▶ **Instruction**
Below are entries. Copy exactly the lines running from the line that holds "Turn this picture" to the line that holds "import math", with both ends included.

▶ **Exercise material**
● ● ● ● ●
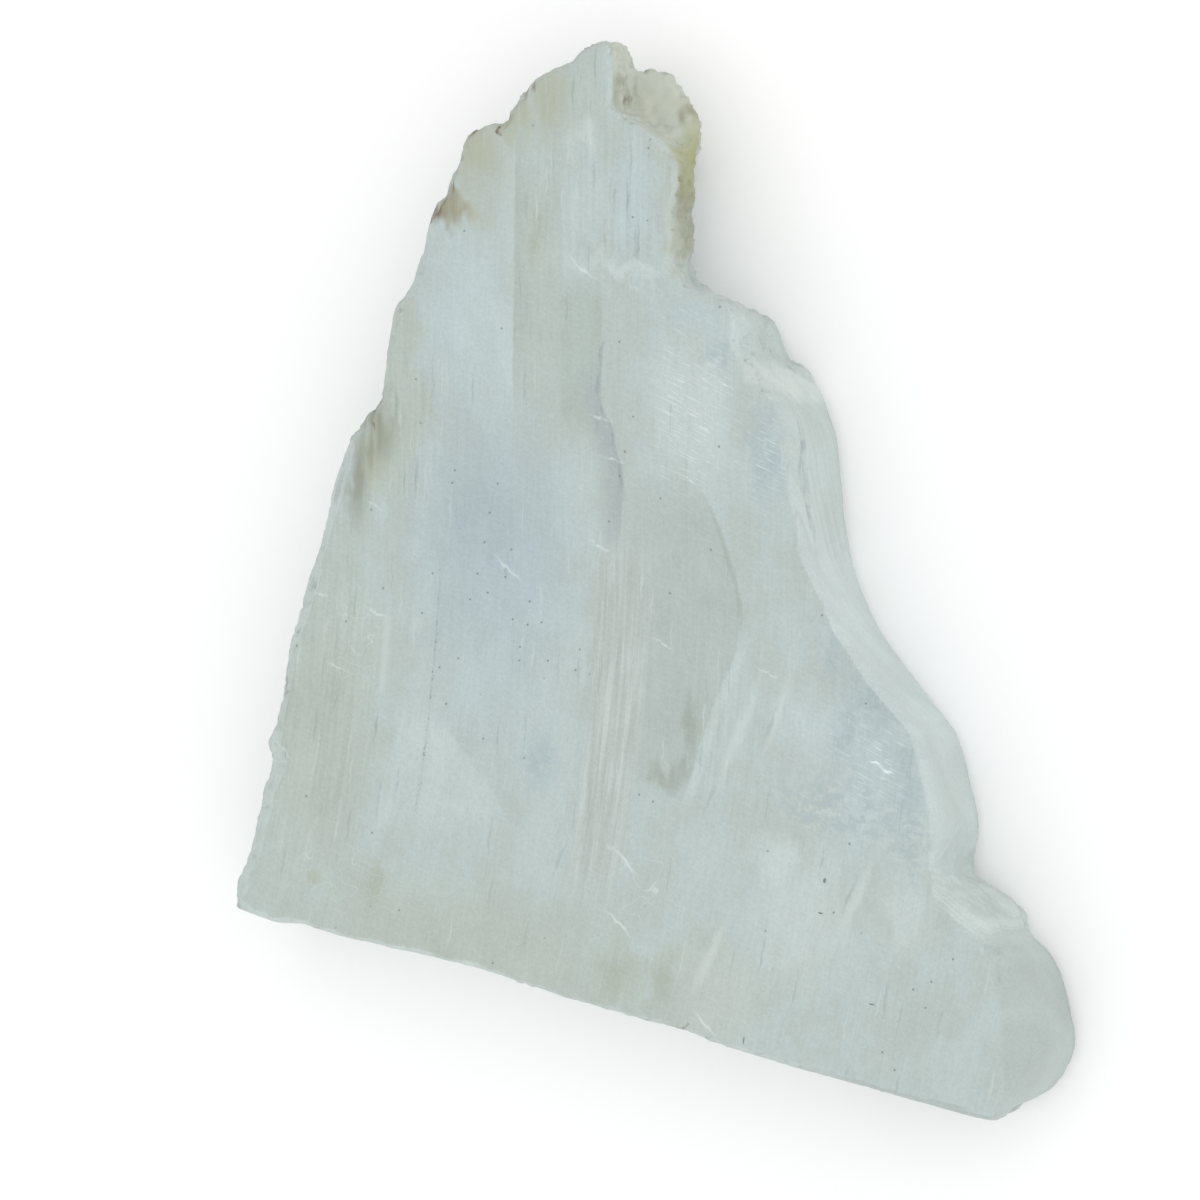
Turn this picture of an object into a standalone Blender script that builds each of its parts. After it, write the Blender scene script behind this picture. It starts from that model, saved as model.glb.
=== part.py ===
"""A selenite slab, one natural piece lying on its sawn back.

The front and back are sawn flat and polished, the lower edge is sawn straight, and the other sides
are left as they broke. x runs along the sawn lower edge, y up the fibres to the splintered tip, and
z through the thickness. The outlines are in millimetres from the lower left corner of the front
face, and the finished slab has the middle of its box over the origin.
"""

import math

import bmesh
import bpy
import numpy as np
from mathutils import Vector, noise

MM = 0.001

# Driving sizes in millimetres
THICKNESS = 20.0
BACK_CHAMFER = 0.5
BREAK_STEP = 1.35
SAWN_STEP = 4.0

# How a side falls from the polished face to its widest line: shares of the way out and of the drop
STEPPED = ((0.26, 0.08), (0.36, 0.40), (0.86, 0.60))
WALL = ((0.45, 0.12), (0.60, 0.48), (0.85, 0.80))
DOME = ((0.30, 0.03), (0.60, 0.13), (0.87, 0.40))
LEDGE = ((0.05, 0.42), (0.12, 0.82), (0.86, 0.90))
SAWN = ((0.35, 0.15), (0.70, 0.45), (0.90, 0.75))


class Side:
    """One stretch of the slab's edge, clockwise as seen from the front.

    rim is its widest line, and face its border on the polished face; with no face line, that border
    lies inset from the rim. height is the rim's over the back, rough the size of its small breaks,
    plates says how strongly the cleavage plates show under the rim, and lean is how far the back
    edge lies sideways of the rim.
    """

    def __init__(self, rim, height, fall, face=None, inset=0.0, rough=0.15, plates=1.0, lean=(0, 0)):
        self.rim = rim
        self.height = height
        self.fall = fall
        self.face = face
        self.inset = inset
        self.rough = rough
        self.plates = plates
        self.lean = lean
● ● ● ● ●
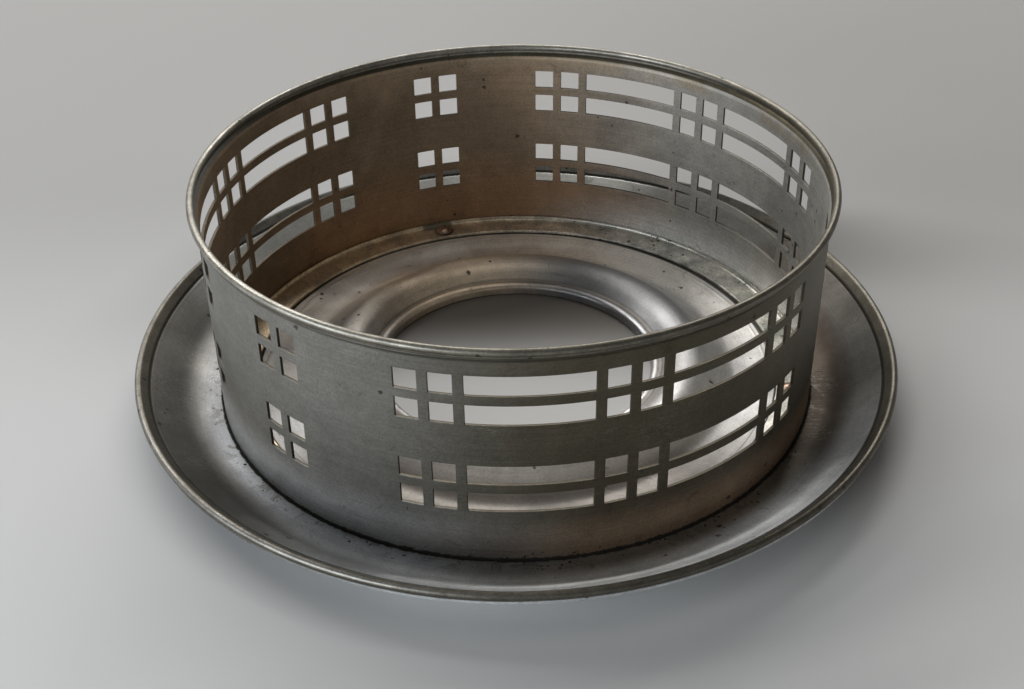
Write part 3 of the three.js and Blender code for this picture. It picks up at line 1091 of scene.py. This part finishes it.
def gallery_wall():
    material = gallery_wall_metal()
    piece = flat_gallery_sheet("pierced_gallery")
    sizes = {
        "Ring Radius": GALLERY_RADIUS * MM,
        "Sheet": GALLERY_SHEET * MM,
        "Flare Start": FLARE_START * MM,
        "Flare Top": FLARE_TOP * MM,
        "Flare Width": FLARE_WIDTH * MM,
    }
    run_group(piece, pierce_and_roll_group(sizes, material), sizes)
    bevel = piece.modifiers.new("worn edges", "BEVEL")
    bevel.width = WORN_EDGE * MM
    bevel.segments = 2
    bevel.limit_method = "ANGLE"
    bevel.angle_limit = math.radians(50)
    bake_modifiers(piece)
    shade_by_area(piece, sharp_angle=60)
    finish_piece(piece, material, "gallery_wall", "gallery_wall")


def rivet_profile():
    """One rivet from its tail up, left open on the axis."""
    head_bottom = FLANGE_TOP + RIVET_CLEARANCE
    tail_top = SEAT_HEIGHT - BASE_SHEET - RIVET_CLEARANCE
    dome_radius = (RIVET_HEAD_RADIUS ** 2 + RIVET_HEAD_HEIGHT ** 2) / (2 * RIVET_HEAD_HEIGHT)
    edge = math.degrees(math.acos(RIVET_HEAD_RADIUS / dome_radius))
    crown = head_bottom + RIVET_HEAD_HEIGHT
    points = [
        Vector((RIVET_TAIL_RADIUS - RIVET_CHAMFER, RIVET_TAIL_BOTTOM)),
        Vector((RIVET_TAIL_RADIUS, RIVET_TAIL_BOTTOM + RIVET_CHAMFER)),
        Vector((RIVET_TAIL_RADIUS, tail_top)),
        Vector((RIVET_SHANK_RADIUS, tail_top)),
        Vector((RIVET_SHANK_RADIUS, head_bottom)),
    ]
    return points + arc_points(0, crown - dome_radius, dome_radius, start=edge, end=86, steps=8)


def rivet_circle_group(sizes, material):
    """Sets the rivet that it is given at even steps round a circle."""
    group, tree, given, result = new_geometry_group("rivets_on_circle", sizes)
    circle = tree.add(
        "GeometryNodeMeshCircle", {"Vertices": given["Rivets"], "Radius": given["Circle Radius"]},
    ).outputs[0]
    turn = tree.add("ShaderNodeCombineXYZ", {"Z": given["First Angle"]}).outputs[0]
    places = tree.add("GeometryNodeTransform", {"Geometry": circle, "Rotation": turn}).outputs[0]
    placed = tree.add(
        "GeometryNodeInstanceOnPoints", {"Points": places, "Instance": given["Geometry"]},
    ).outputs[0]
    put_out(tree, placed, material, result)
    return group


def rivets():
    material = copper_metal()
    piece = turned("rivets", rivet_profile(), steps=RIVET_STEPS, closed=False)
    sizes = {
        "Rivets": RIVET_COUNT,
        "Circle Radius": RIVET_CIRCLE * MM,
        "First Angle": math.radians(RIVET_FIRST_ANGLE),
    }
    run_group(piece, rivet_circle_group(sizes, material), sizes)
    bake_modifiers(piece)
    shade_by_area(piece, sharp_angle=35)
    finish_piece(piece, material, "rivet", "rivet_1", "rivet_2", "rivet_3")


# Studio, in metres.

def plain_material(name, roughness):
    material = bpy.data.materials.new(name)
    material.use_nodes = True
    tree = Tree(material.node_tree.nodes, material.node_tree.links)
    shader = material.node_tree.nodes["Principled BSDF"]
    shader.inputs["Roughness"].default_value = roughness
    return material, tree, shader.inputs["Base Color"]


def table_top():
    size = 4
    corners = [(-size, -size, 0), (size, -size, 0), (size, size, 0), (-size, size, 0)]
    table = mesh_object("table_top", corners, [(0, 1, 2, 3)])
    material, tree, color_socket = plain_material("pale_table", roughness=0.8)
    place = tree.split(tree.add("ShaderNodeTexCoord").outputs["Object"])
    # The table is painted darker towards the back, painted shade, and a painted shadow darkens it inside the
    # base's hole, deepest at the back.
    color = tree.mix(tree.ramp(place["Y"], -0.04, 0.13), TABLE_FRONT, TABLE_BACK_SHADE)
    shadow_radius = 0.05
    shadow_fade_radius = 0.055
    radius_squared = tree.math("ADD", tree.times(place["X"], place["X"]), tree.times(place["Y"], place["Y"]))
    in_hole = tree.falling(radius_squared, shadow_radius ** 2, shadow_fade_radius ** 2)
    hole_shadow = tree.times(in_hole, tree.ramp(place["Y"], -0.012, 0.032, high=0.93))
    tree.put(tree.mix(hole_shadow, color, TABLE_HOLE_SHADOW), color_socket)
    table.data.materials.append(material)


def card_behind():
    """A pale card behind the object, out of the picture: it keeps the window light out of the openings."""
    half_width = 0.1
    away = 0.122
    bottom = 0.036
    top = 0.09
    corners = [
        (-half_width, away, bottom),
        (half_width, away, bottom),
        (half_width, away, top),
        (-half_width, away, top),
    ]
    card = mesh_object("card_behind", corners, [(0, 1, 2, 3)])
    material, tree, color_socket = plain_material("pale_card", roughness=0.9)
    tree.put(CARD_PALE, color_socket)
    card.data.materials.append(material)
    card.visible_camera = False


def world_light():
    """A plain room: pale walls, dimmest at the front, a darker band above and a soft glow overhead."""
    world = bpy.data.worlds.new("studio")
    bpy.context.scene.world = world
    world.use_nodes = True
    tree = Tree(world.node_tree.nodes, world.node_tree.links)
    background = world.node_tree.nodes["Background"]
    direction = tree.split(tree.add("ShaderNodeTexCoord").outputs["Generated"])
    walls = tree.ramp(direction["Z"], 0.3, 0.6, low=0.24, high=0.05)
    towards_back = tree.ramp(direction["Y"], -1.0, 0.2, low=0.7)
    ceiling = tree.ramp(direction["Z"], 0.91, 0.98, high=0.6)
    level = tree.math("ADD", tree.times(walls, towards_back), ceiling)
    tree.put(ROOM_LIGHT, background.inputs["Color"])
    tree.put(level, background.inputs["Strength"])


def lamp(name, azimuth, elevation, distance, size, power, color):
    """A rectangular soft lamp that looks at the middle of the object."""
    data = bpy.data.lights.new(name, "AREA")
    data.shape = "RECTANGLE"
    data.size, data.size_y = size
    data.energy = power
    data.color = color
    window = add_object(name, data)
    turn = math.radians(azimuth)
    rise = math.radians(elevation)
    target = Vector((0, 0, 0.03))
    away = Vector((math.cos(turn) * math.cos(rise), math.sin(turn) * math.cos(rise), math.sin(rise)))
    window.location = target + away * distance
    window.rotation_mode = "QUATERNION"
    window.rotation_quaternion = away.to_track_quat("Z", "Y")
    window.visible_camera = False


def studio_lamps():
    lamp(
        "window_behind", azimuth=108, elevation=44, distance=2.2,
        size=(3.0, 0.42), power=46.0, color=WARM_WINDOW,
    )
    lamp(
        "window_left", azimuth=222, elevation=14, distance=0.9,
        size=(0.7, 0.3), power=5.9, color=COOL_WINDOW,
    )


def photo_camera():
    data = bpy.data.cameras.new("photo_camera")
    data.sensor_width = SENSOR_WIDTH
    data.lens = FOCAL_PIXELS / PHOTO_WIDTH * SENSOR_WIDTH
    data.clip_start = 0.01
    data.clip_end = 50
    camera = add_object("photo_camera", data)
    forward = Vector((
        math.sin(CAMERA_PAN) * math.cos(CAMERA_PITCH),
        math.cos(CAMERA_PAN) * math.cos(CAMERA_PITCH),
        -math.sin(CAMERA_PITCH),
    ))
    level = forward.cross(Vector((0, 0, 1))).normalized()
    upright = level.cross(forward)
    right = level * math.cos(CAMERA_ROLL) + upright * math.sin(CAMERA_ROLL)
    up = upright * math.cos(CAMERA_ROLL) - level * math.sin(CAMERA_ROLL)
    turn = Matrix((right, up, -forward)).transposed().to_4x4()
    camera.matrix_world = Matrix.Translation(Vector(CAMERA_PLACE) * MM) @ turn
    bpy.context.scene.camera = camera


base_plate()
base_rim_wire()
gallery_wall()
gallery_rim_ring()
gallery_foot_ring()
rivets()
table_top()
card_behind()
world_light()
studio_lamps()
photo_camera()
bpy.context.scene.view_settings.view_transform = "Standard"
● ● ● ● ●
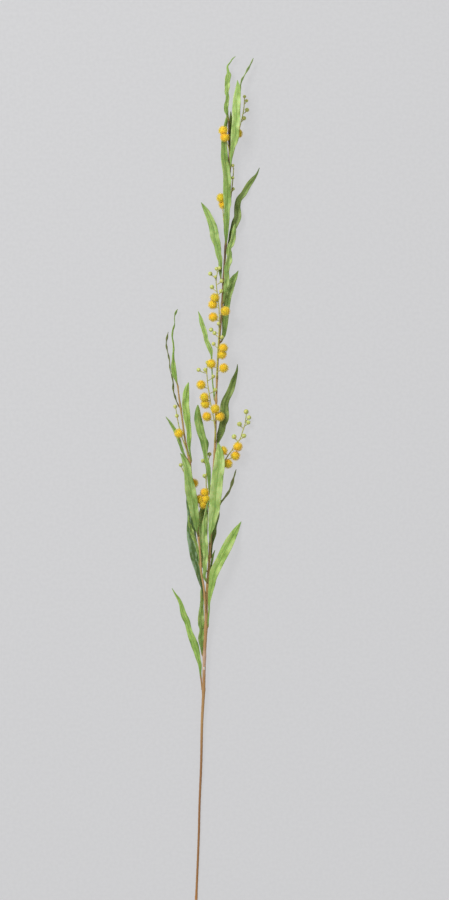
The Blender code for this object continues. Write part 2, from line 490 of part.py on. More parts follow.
● ● ● ● ●
▶ **Full solution**
Turn this picture of an object into a standalone Blender script that builds each of its parts. After it, write the Blender scene script behind this picture. It starts from that model, saved as model.glb.
=== part.py ===
"""A selenite slab, one natural piece lying on its sawn back.

The front and back are sawn flat and polished, the lower edge is sawn straight, and the other sides
are left as they broke. x runs along the sawn lower edge, y up the fibres to the splintered tip, and
z through the thickness. The outlines are in millimetres from the lower left corner of the front
face, and the finished slab has the middle of its box over the origin.
"""

import math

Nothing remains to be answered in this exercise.